Ese término, "musa", se me quedó grabado. Nunca nadie me había llamado así. Era un cumplido sin la carga de expectativas que Elías siempre ponía en cada palabra. Con León, no sentía la necesidad de ser perfecta; solo de ser.
Un martes por la tarde, después de cuatro horas de sesión, León bajó el pincel, dio un paso atrás y suspiró.
—Mi cerebro está frito. Vamos por un café. Necesito dejar de verte como una superficie y volver a verte como una persona normal por un rato.
Caminamos hasta la cafetería de la universidad, un lugar ruidoso y lleno de estudiantes que hablaban de exámenes y fiestas. Nos sentamos en un rincón y León, con la mirada aún encendida por el trabajo, me mostraba fotos del lienzo en su celular, discutiendo qué colores usaría para capturar la frialdad de mi lógica versus el calor de mi mirada.

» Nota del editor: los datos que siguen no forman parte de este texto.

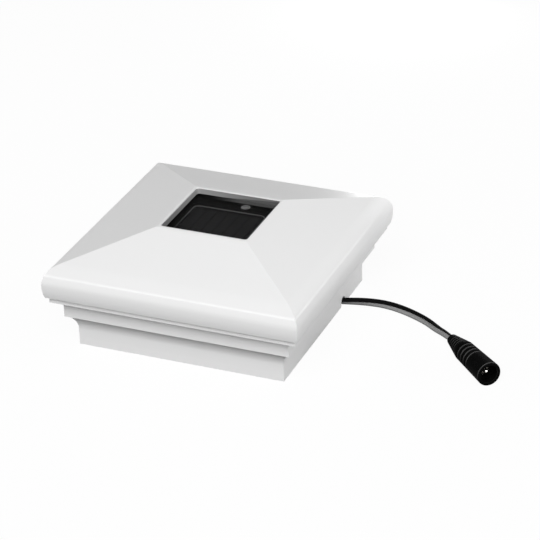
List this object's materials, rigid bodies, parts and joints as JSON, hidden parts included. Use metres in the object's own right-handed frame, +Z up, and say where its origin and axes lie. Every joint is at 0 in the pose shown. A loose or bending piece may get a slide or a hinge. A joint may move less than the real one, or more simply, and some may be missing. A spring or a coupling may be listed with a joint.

Estábamos sumergidos en el debate cromático cuando una sombra familiar se proyectó sobre nuestra mesa. Levanté la vista y ahí estaba Elías, perfectamente vestido, con la impecable confianza que siempre había confundido con estabilidad.
—Atenea. Qué sorpresa —dijo, pero su tono era de reproche. Luego se giró hacia León, escaneándolo de arriba abajo con una expresión de superioridad apenas disimulada—. ¿Y este quién es?
León, que estaba señalando un tono ocre en su pantalla, no levantó la vista. Actuó como si Elías fuera una ráfaga de viento molesta.
Me sentí inmediatamente acorralada, volviendo a mi modo defensivo automático.